▸ **Required task**
Write out the listing beneath this instruction in its entirety, exactly as it reads.
::::::::::
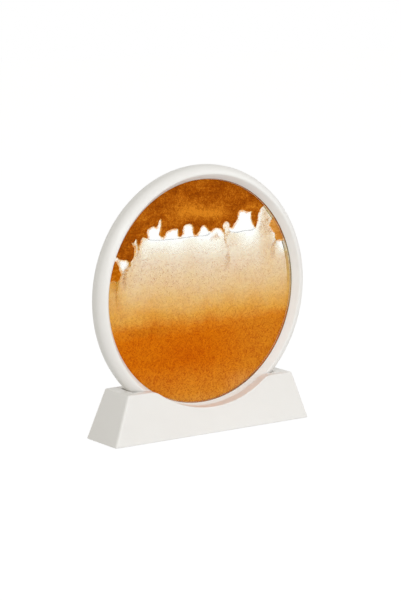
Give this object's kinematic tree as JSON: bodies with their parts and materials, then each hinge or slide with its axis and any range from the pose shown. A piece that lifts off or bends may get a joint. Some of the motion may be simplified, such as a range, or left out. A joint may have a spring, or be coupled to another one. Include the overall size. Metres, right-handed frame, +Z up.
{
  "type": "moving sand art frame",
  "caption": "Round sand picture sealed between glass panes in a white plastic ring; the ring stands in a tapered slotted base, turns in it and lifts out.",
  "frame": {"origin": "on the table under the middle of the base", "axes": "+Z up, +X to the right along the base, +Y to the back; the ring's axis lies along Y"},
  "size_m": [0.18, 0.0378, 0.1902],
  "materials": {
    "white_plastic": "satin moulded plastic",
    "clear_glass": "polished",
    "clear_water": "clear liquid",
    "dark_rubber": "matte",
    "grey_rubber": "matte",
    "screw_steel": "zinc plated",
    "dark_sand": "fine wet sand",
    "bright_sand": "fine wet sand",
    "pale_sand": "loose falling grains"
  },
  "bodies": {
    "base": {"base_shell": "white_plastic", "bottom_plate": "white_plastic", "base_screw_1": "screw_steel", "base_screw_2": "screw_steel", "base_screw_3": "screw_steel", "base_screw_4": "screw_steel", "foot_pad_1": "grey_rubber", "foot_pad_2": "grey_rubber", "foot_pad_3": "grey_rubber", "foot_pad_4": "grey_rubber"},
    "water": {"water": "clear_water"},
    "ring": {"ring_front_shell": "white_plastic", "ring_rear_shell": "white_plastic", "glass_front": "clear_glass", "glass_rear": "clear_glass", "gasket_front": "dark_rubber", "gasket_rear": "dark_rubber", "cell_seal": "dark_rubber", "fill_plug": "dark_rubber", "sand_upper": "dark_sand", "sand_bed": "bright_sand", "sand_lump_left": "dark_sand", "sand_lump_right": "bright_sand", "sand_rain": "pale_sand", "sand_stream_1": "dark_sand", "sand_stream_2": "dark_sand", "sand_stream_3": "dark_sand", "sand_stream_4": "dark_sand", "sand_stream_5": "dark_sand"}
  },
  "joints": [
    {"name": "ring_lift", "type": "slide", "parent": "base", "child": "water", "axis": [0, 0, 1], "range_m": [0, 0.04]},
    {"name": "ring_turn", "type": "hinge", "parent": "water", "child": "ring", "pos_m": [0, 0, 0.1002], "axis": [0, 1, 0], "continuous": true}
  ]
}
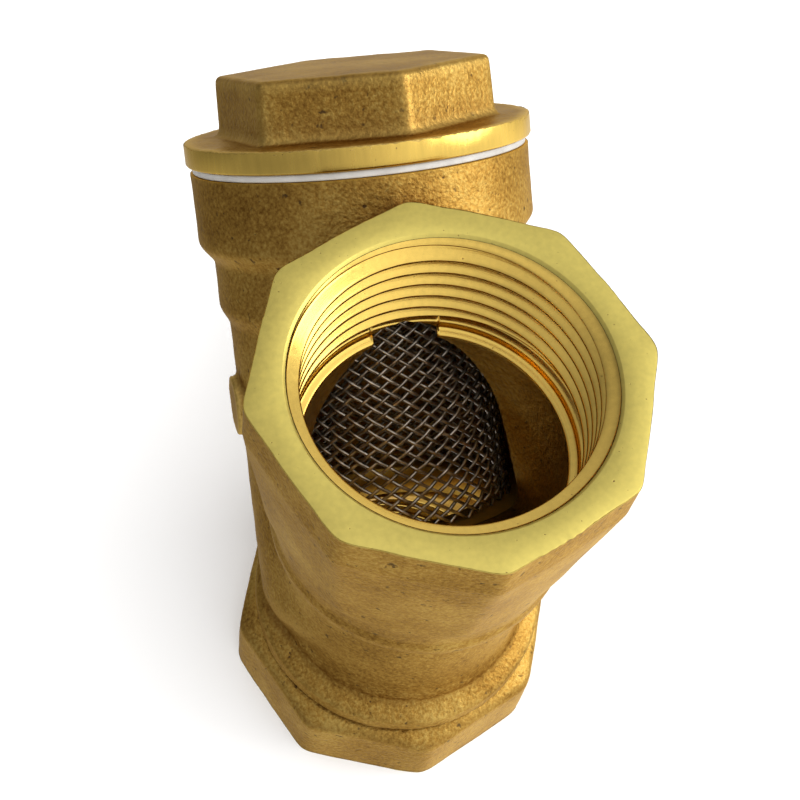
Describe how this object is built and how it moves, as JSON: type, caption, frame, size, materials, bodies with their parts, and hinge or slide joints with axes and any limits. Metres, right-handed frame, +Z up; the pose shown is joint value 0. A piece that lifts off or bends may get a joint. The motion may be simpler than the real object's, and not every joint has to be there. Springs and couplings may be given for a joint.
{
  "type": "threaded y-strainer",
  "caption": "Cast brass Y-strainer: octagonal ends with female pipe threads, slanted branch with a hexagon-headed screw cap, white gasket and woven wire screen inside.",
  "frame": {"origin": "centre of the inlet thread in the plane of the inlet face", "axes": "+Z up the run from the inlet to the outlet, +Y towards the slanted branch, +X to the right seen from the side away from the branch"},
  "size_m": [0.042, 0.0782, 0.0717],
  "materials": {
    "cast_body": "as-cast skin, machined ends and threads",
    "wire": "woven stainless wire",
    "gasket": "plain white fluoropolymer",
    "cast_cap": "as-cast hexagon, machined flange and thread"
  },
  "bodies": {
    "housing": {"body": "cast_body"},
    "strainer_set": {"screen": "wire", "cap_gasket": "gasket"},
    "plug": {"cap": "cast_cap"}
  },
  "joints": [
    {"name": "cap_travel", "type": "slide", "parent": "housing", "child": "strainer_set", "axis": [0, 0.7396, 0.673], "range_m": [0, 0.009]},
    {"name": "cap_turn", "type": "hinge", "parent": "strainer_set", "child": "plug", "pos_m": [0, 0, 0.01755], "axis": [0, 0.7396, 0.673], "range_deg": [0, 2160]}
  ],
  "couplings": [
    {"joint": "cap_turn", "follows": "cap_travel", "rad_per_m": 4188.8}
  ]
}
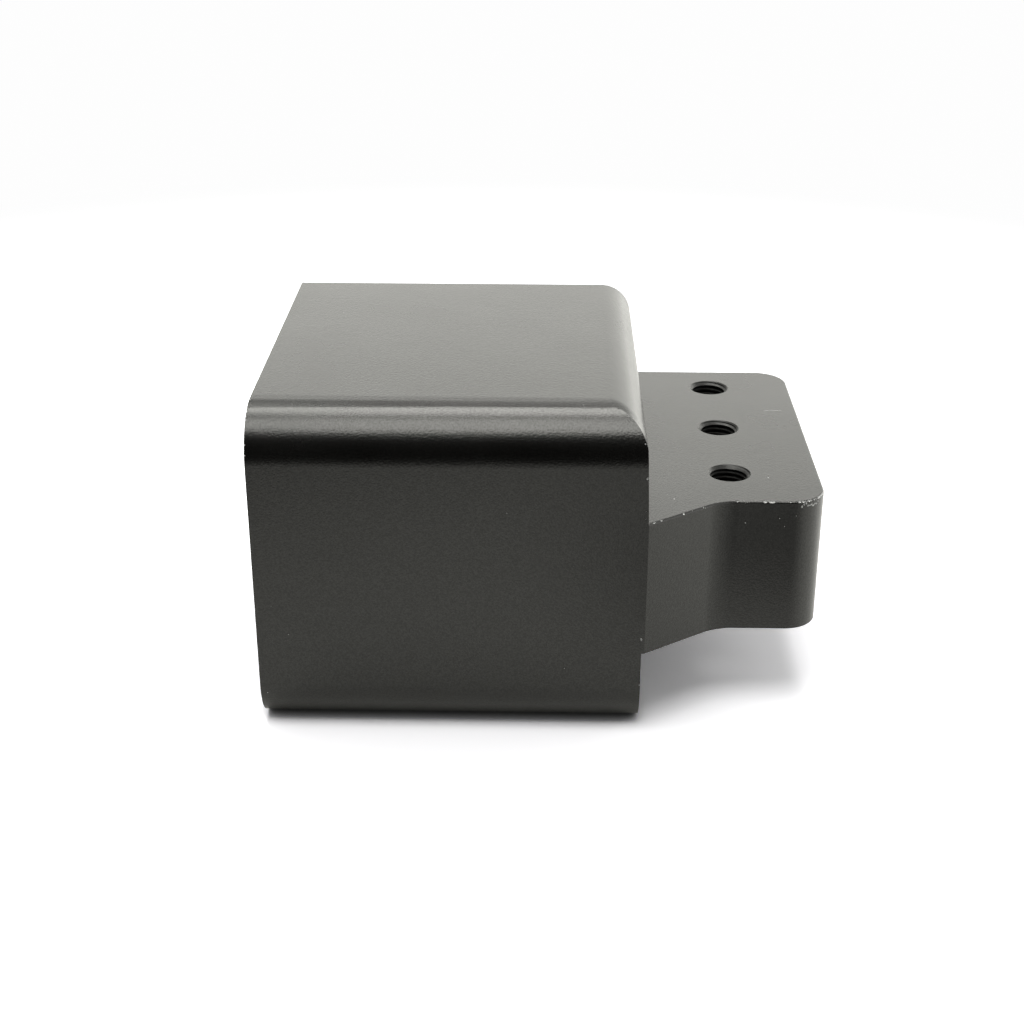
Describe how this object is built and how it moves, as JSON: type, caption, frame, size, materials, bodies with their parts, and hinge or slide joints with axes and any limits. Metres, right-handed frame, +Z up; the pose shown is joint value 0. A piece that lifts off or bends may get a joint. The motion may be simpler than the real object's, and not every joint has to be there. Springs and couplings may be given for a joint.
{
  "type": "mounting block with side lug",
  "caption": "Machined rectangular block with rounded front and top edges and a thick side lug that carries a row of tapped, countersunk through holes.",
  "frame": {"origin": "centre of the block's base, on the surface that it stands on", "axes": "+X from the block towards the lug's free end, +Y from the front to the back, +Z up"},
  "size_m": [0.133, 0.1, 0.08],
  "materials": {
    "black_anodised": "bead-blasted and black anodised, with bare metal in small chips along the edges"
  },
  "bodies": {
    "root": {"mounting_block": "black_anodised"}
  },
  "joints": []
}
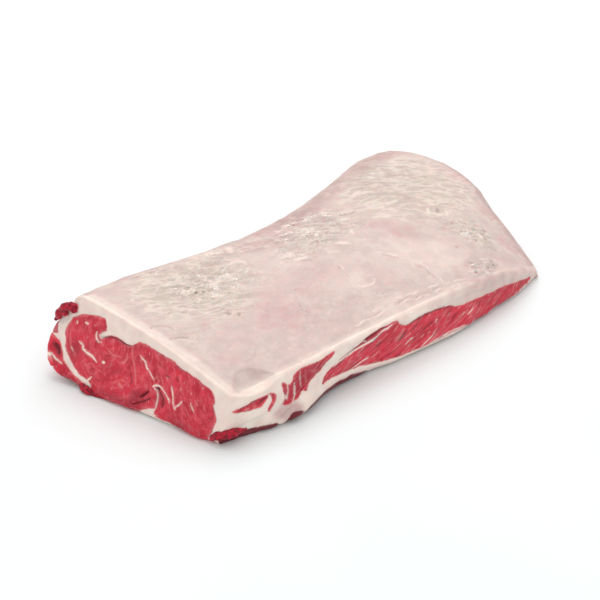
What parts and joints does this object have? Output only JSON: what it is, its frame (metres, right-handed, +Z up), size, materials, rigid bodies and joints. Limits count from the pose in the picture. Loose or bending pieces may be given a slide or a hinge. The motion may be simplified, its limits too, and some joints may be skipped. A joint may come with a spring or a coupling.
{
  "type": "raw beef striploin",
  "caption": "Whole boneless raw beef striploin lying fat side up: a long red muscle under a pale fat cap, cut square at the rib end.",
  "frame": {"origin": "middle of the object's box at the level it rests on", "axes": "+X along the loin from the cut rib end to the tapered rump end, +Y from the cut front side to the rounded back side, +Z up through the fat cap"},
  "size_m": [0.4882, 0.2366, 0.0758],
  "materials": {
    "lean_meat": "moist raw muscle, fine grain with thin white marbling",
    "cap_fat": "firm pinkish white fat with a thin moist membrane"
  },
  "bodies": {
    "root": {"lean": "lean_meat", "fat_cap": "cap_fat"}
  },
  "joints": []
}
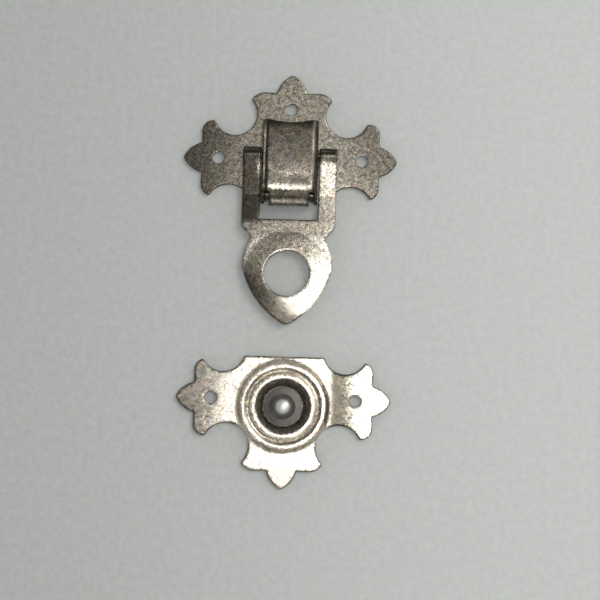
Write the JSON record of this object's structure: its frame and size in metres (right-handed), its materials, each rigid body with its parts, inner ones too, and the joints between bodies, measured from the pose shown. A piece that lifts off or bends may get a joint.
::::::::::
▸ **The reply**
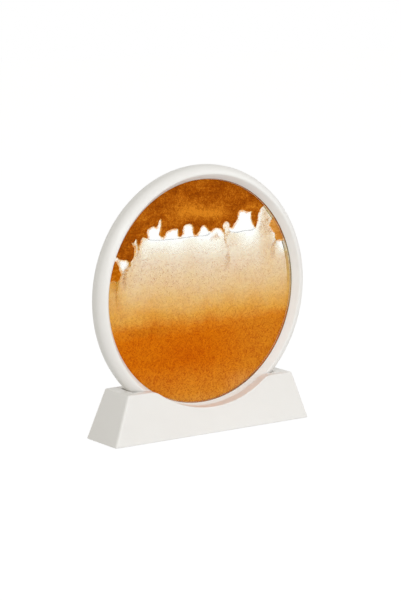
Give this object's kinematic tree as JSON: bodies with their parts and materials, then each hinge or slide with its axis and any range from the pose shown. A piece that lifts off or bends may get a joint. Some of the motion may be simplified, such as a range, or left out. A joint may have a spring, or be coupled to another one. Include the overall size. Metres, right-handed frame, +Z up.
{
  "type": "moving sand art frame",
  "caption": "Round sand picture sealed between glass panes in a white plastic ring; the ring stands in a tapered slotted base, turns in it and lifts out.",
  "frame": {"origin": "on the table under the middle of the base", "axes": "+Z up, +X to the right along the base, +Y to the back; the ring's axis lies along Y"},
  "size_m": [0.18, 0.0378, 0.1902],
  "materials": {
    "white_plastic": "satin moulded plastic",
    "clear_glass": "polished",
    "clear_water": "clear liquid",
    "dark_rubber": "matte",
    "grey_rubber": "matte",
    "screw_steel": "zinc plated",
    "dark_sand": "fine wet sand",
    "bright_sand": "fine wet sand",
    "pale_sand": "loose falling grains"
  },
  "bodies": {
    "base": {"base_shell": "white_plastic", "bottom_plate": "white_plastic", "base_screw_1": "screw_steel", "base_screw_2": "screw_steel", "base_screw_3": "screw_steel", "base_screw_4": "screw_steel", "foot_pad_1": "grey_rubber", "foot_pad_2": "grey_rubber", "foot_pad_3": "grey_rubber", "foot_pad_4": "grey_rubber"},
    "water": {"water": "clear_water"},
    "ring": {"ring_front_shell": "white_plastic", "ring_rear_shell": "white_plastic", "glass_front": "clear_glass", "glass_rear": "clear_glass", "gasket_front": "dark_rubber", "gasket_rear": "dark_rubber", "cell_seal": "dark_rubber", "fill_plug": "dark_rubber", "sand_upper": "dark_sand", "sand_bed": "bright_sand", "sand_lump_left": "dark_sand", "sand_lump_right": "bright_sand", "sand_rain": "pale_sand", "sand_stream_1": "dark_sand", "sand_stream_2": "dark_sand", "sand_stream_3": "dark_sand", "sand_stream_4": "dark_sand", "sand_stream_5": "dark_sand"}
  },
  "joints": [
    {"name": "ring_lift", "type": "slide", "parent": "base", "child": "water", "axis": [0, 0, 1], "range_m": [0, 0.04]},
    {"name": "ring_turn", "type": "hinge", "parent": "water", "child": "ring", "pos_m": [0, 0, 0.1002], "axis": [0, 1, 0], "continuous": true}
  ]
}
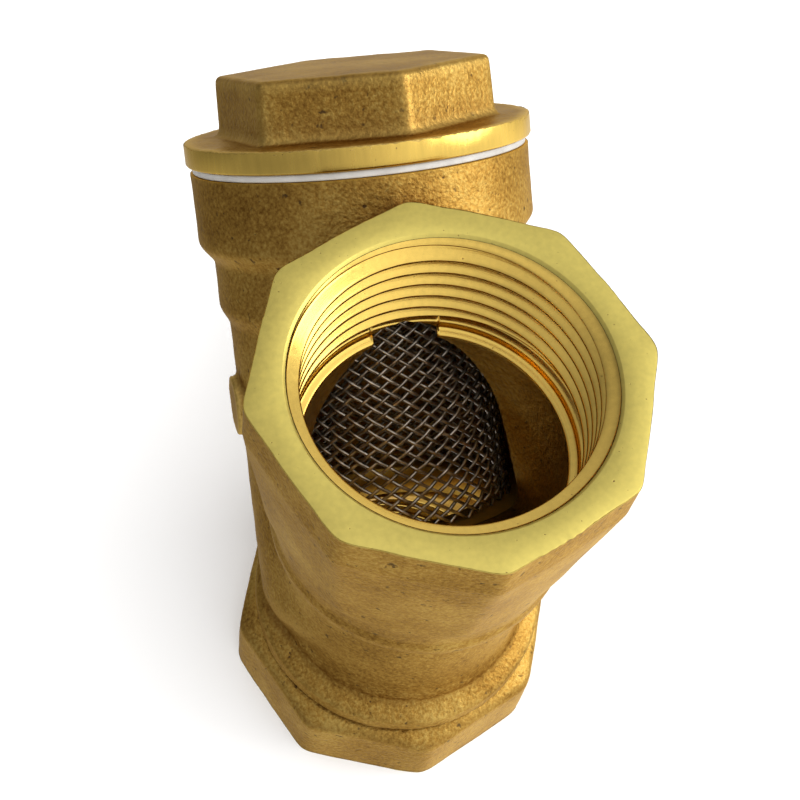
Describe how this object is built and how it moves, as JSON: type, caption, frame, size, materials, bodies with their parts, and hinge or slide joints with axes and any limits. Metres, right-handed frame, +Z up; the pose shown is joint value 0. A piece that lifts off or bends may get a joint. The motion may be simpler than the real object's, and not every joint has to be there. Springs and couplings may be given for a joint.
{
  "type": "threaded y-strainer",
  "caption": "Cast brass Y-strainer: octagonal ends with female pipe threads, slanted branch with a hexagon-headed screw cap, white gasket and woven wire screen inside.",
  "frame": {"origin": "centre of the inlet thread in the plane of the inlet face", "axes": "+Z up the run from the inlet to the outlet, +Y towards the slanted branch, +X to the right seen from the side away from the branch"},
  "size_m": [0.042, 0.0782, 0.0717],
  "materials": {
    "cast_body": "as-cast skin, machined ends and threads",
    "wire": "woven stainless wire",
    "gasket": "plain white fluoropolymer",
    "cast_cap": "as-cast hexagon, machined flange and thread"
  },
  "bodies": {
    "housing": {"body": "cast_body"},
    "strainer_set": {"screen": "wire", "cap_gasket": "gasket"},
    "plug": {"cap": "cast_cap"}
  },
  "joints": [
    {"name": "cap_travel", "type": "slide", "parent": "housing", "child": "strainer_set", "axis": [0, 0.7396, 0.673], "range_m": [0, 0.009]},
    {"name": "cap_turn", "type": "hinge", "parent": "strainer_set", "child": "plug", "pos_m": [0, 0, 0.01755], "axis": [0, 0.7396, 0.673], "range_deg": [0, 2160]}
  ],
  "couplings": [
    {"joint": "cap_turn", "follows": "cap_travel", "rad_per_m": 4188.8}
  ]
}
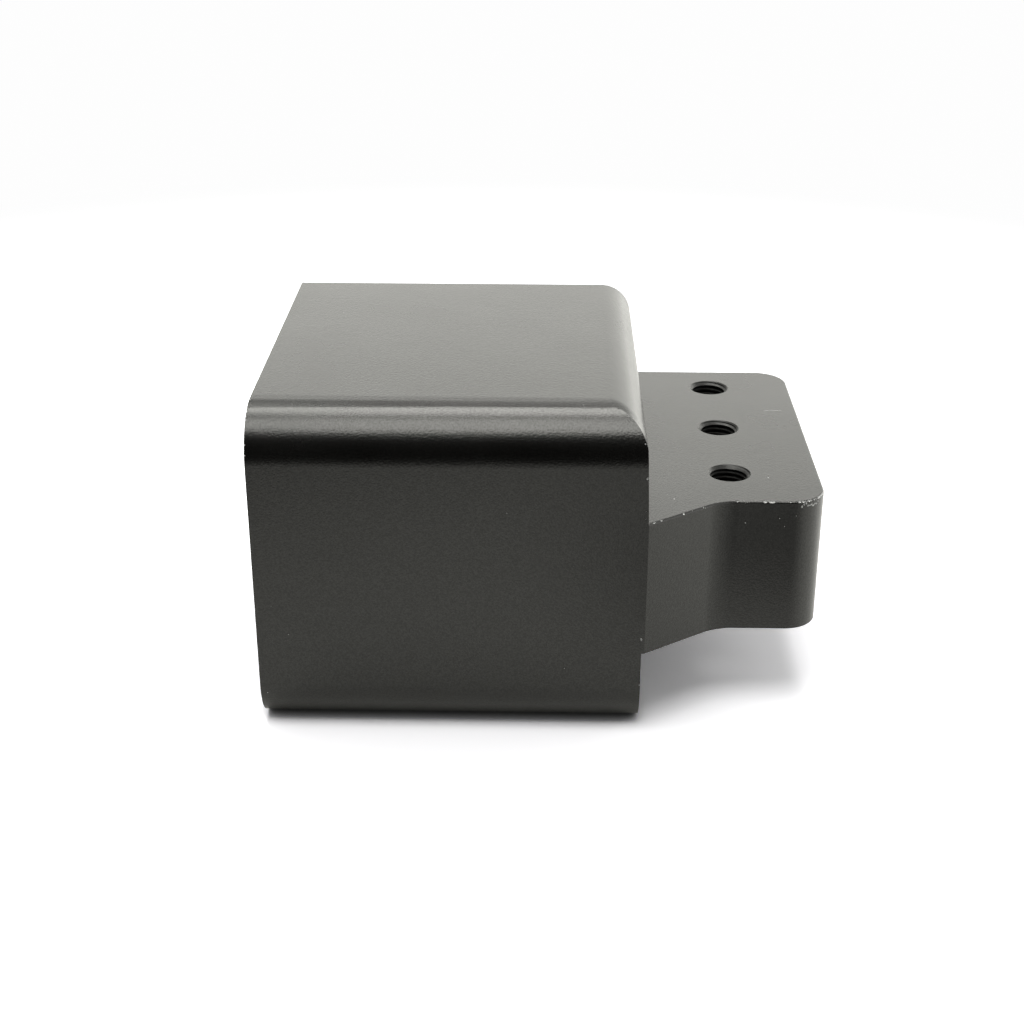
Describe how this object is built and how it moves, as JSON: type, caption, frame, size, materials, bodies with their parts, and hinge or slide joints with axes and any limits. Metres, right-handed frame, +Z up; the pose shown is joint value 0. A piece that lifts off or bends may get a joint. The motion may be simpler than the real object's, and not every joint has to be there. Springs and couplings may be given for a joint.
{
  "type": "mounting block with side lug",
  "caption": "Machined rectangular block with rounded front and top edges and a thick side lug that carries a row of tapped, countersunk through holes.",
  "frame": {"origin": "centre of the block's base, on the surface that it stands on", "axes": "+X from the block towards the lug's free end, +Y from the front to the back, +Z up"},
  "size_m": [0.133, 0.1, 0.08],
  "materials": {
    "black_anodised": "bead-blasted and black anodised, with bare metal in small chips along the edges"
  },
  "bodies": {
    "root": {"mounting_block": "black_anodised"}
  },
  "joints": []
}
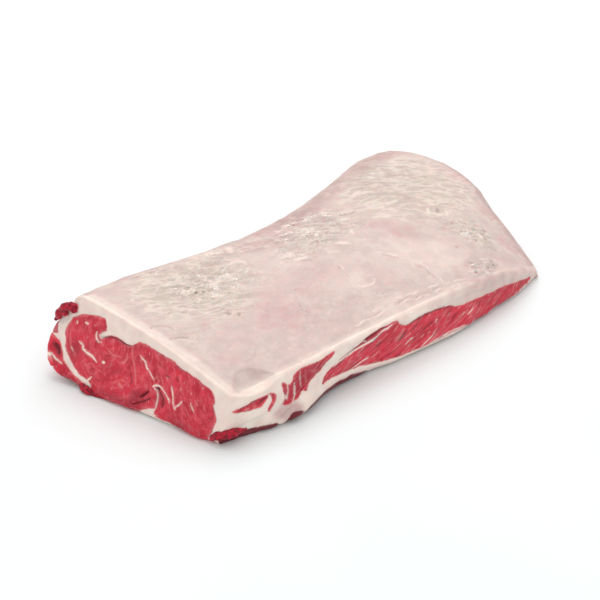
What parts and joints does this object have? Output only JSON: what it is, its frame (metres, right-handed, +Z up), size, materials, rigid bodies and joints. Limits count from the pose in the picture. Loose or bending pieces may be given a slide or a hinge. The motion may be simplified, its limits too, and some joints may be skipped. A joint may come with a spring or a coupling.
{
  "type": "raw beef striploin",
  "caption": "Whole boneless raw beef striploin lying fat side up: a long red muscle under a pale fat cap, cut square at the rib end.",
  "frame": {"origin": "middle of the object's box at the level it rests on", "axes": "+X along the loin from the cut rib end to the tapered rump end, +Y from the cut front side to the rounded back side, +Z up through the fat cap"},
  "size_m": [0.4882, 0.2366, 0.0758],
  "materials": {
    "lean_meat": "moist raw muscle, fine grain with thin white marbling",
    "cap_fat": "firm pinkish white fat with a thin moist membrane"
  },
  "bodies": {
    "root": {"lean": "lean_meat", "fat_cap": "cap_fat"}
  },
  "joints": []
}
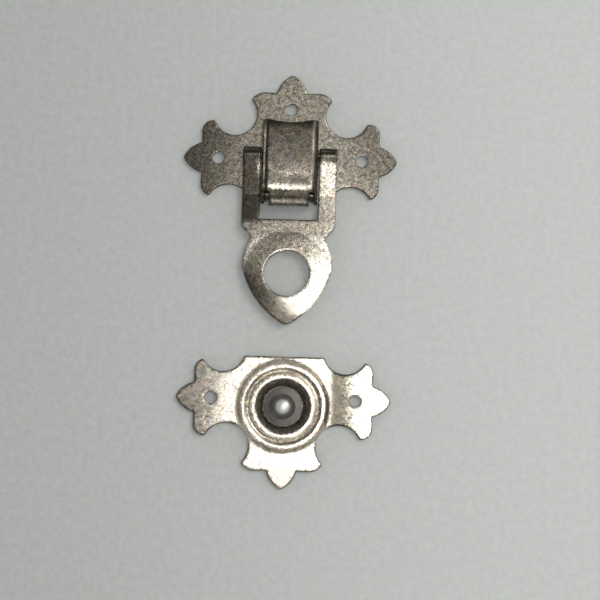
Write the JSON record of this object's structure: its frame and size in metres (right-handed), its materials, each rigid body with its parts, inner ones too, and the joints between bodies, measured from the pose shown. A piece that lifts off or bends may get a joint.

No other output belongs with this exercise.